In her book The Power of Display, Mary Anne Staniszewski frames the importance of exhibition design as a total whole that acknowledges the vitality, historicity, and the time-and-site-bound character of all aspects of culture. Historically, installation design as a medium and historic category remains a relatively overlooked consideration, holding in its place the significance of discrete objects of art. The fundamental impermanence of Mark Hagen’s installation The Outdoor Type at JOAN is a multilayered manifestation of presence versus absence in perceptual experience to explore the ephemeral nature of exhibitions.The centerpiece of the installation is Ramada JOAN (2015), which is inspired by the temporary or permanent shelters called a ramada – derived from the Spanish word rama meaning “branch” – they were originally built with a roof without walls and constructed with branches or natural materials by aboriginal Americans living in the Southwestern United States. For his installation at JOAN and the fifth iteration of the structures he calls “space frames,” Hagen liberates the architecture of the ramada from today’s conventional civic and corporate zones (bus stops, etc.) and relocates them within their aspirational history, traditionally a means for achieving a democratized, architectural nomadism.

Hagen’s Ramada JOAN, is a modular, reconfigurable, unfixed, and incomplete space that can easily expand and contract in time. By retaining the flexible nature of the space frame itself – a series of nodes, pins, and various sized brackets – Hagen potentialities future iterations, additions, subtractions, and/or enhancements by creating a structure with the ability to infinitely repeat itself or take on different forms based on its various locations.

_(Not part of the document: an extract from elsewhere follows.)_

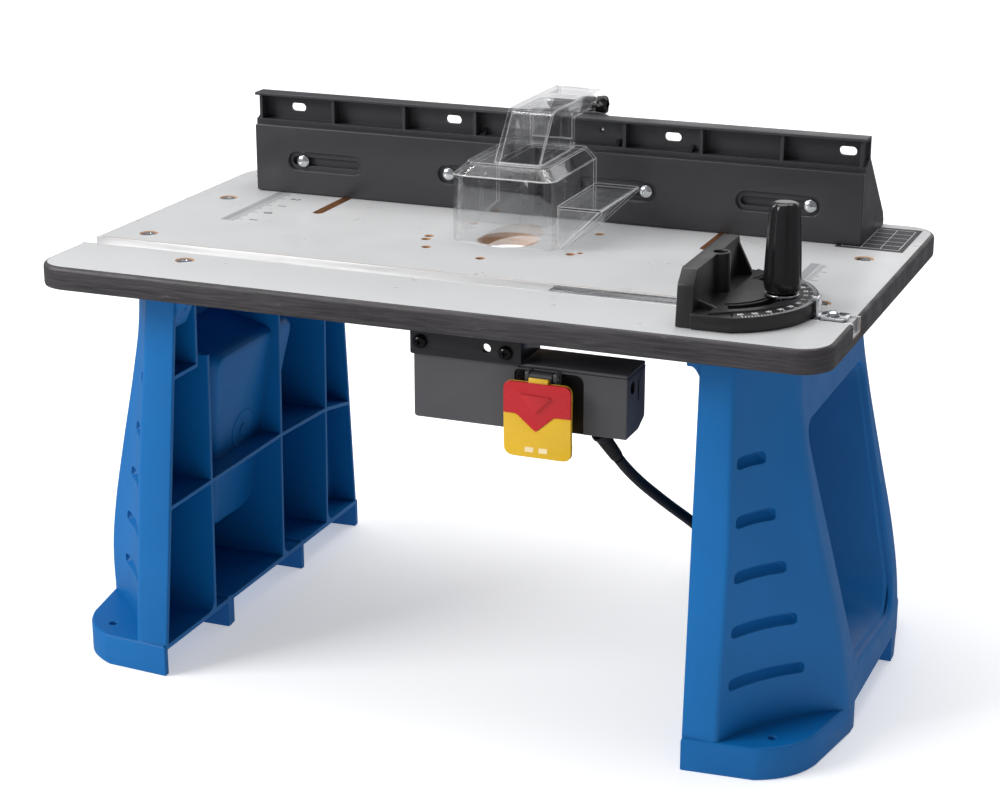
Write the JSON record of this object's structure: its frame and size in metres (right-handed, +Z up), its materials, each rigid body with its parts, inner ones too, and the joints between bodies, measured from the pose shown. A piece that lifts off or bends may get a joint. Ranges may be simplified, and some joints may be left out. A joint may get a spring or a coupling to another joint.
{
  "type": "router table",
  "caption": "Bench-top router table with a split fence, clear swing-up bit guard, sliding miter gauge and a paddle safety switch.",
  "frame": {"origin": "on the floor, under the middle of the tabletop", "axes": "+X along the fence to the right, +Y from the front to the back, +Z up"},
  "size_m": [0.619, 0.4591, 0.425],
  "materials": {
    "laminate": "light grey laminate top with a black edge",
    "aluminium": "plain extruded",
    "blue_plastic": "moulded, fine grain",
    "black_plastic": "moulded, satin",
    "gauge_black": "moulded, semi-gloss",
    "zinc": "bright zinc plated",
    "steel": "drawn",
    "black_steel": "satin black",
    "clear_guard": "clear moulded plastic",
    "paddle_yellow": "moulded, red upper part",
    "rocker_green": "moulded",
    "cord_rubber": "smooth jacket"
  },
  "bodies": {
    "table": {"tabletop": "laminate", "miter_track": "aluminium", "leg_right": "blue_plastic", "leg_left": "blue_plastic", "switch_bracket": "black_steel", "switch_screw_1": "black_steel", "switch_screw_2": "black_steel", "switch_housing": "black_plastic", "switch_lid": "black_plastic", "switch_module": "black_plastic", "wire_block": "black_plastic", "paddle_pin": "steel", "leg_screw_1": "zinc", "leg_screw_2": "zinc", "leg_screw_3": "zinc", "leg_screw_4": "zinc", "leg_screw_5": "zinc", "leg_screw_6": "zinc", "leg_screw_7": "zinc", "leg_screw_8": "zinc", "strain_relief": "cord_rubber", "cord_tube": "cord_rubber", "cord_coil": "cord_rubber", "cord_tail": "cord_rubber", "cord_plug": "cord_rubber"},
    "fence": {"fence_frame": "black_plastic", "face_bolt_1": "zinc", "face_bolt_2": "zinc", "face_bolt_3": "zinc", "face_bolt_4": "zinc", "clamp_bolt_1": "zinc", "clamp_bolt_2": "zinc", "dust_hood": "black_plastic", "guard_bracket": "black_plastic", "bracket_screw_1": "zinc", "bracket_screw_2": "zinc", "guard_pin": "steel"},
    "face_left": {"fence_face_left": "black_plastic"},
    "face_right": {"fence_face_right": "black_plastic"},
    "face_knob_a": {"face_knob_1": "gauge_black"},
    "face_knob_b": {"face_knob_2": "gauge_black"},
    "face_knob_c": {"face_knob_3": "gauge_black"},
    "face_knob_d": {"face_knob_4": "gauge_black"},
    "clamp_knob_a": {"clamp_knob_1": "gauge_black"},
    "clamp_knob_b": {"clamp_knob_2": "gauge_black"},
    "guard": {"bit_guard": "clear_guard"},
    "guard_nut": {"guard_knob": "gauge_black"},
    "gauge": {"gauge_bar": "steel", "gauge_stud": "steel", "gauge_washer": "zinc", "gauge_pivot_screw": "zinc", "gauge_pointer": "zinc", "pointer_screw": "zinc"},
    "protractor": {"gauge_head": "gauge_black"},
    "handle": {"gauge_handle": "gauge_black"},
    "paddle": {"stop_paddle": "paddle_yellow"},
    "rocker_key": {"rocker": "rocker_green"}
  },
  "joints": [
    {"name": "fence_slide", "type": "slide", "parent": "table", "child": "fence", "axis": [0, 1, 0], "range_m": [-0.08, 0.004]},
    {"name": "face_left_slide", "type": "slide", "parent": "fence", "child": "face_left", "axis": [-1, 0, 0], "range_m": [0, 0.045]},
    {"name": "face_right_slide", "type": "slide", "parent": "fence", "child": "face_right", "axis": [1, 0, 0], "range_m": [0, 0.045]},
    {"name": "face_knob_a_turn", "type": "hinge", "parent": "fence", "child": "face_knob_a", "pos_m": [-0.2184, 0.1175, 0.3531], "axis": [0, 1, 0], "continuous": true},
    {"name": "face_knob_b_turn", "type": "hinge", "parent": "fence", "child": "face_knob_b", "pos_m": [-0.0855, 0.1175, 0.3531], "axis": [0, 1, 0], "continuous": true},
    {"name": "face_knob_c_turn", "type": "hinge", "parent": "fence", "child": "face_knob_c", "pos_m": [0.0849, 0.1175, 0.3531], "axis": [0, 1, 0], "continuous": true},
    {"name": "face_knob_d_turn", "type": "hinge", "parent": "fence", "child": "face_knob_d", "pos_m": [0.2188, 0.1175, 0.3531], "axis": [0, 1, 0], "continuous": true},
    {"name": "clamp_knob_a_turn", "type": "hinge", "parent": "fence", "child": "clamp_knob_a", "pos_m": [-0.1777, 0.152, 0.337], "axis": [0, 0, 1], "continuous": true},
    {"name": "clamp_knob_b_turn", "type": "hinge", "parent": "fence", "child": "clamp_knob_b", "pos_m": [0.1505, 0.152, 0.337], "axis": [0, 0, 1], "continuous": true},
    {"name": "guard_lift", "type": "hinge", "parent": "fence", "child": "guard", "pos_m": [0.01115, 0.14, 0.412], "axis": [-1, 0, 0], "range_deg": [0, 95]},
    {"name": "guard_nut_turn", "type": "hinge", "parent": "fence", "child": "guard_nut", "pos_m": [0.034, 0.14, 0.412], "axis": [1, 0, 0], "continuous": true},
    {"name": "gauge_slide", "type": "slide", "parent": "table", "child": "gauge", "axis": [1, 0, 0], "range_m": [-0.38, 0.02]},
    {"name": "protractor_turn", "type": "hinge", "parent": "gauge", "child": "protractor", "pos_m": [0.206, -0.09875, 0.3314], "axis": [0, 0, 1], "range_deg": [-60, 60]},
    {"name": "handle_turn", "type": "hinge", "parent": "gauge", "child": "handle", "pos_m": [0.251, -0.09875, 0.37], "axis": [0, 0, 1], "continuous": true},
    {"name": "paddle_lift", "type": "hinge", "parent": "table", "child": "paddle", "pos_m": [0.1, -0.169, 0.28], "axis": [-1, 0, 0], "range_deg": [0, 75]},
    {"name": "rocker_press", "type": "hinge", "parent": "table", "child": "rocker_key", "pos_m": [0.1, -0.158, 0.26], "axis": [1, 0, 0], "range_deg": [0, 12]}
  ]
}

In Ramada JOAN, Hagen’s space frame is composed as a platform with columns, a thatch canopy roof made of metal scraps laid upon each other, contains sails (described later), and displays an unusual object. Rising near the center of the modular grid is a pedestal sprayed with layers of gray papercrete onto its surface. Presented on the top of this pedestal is a non-human cultural artifact, a Neanderthal stone tool that was found in a rock shelter – a shallow cave with protection from the sky but generally without walls – in Caen, France. Approximately dated about 60,000 years old, it predates homo sapiens’ arrival to modern day Europe, or in other words, it predates the realm of what is considered to be the realm of homo sapiens’ cultural production. The intervention of object/artifact into the installation of the space frame conjures the literal use-value of the tool from its original time but goes further to imply the physical, albeit conceptual, act of striking and puncturing the sculpture to build it up into a tactile structure/presence that suggests another democratization, that of the idea of culture. Outside of our current era, archeology and its physical, tangible, empirical evidence suggests a reality beyond the present moment.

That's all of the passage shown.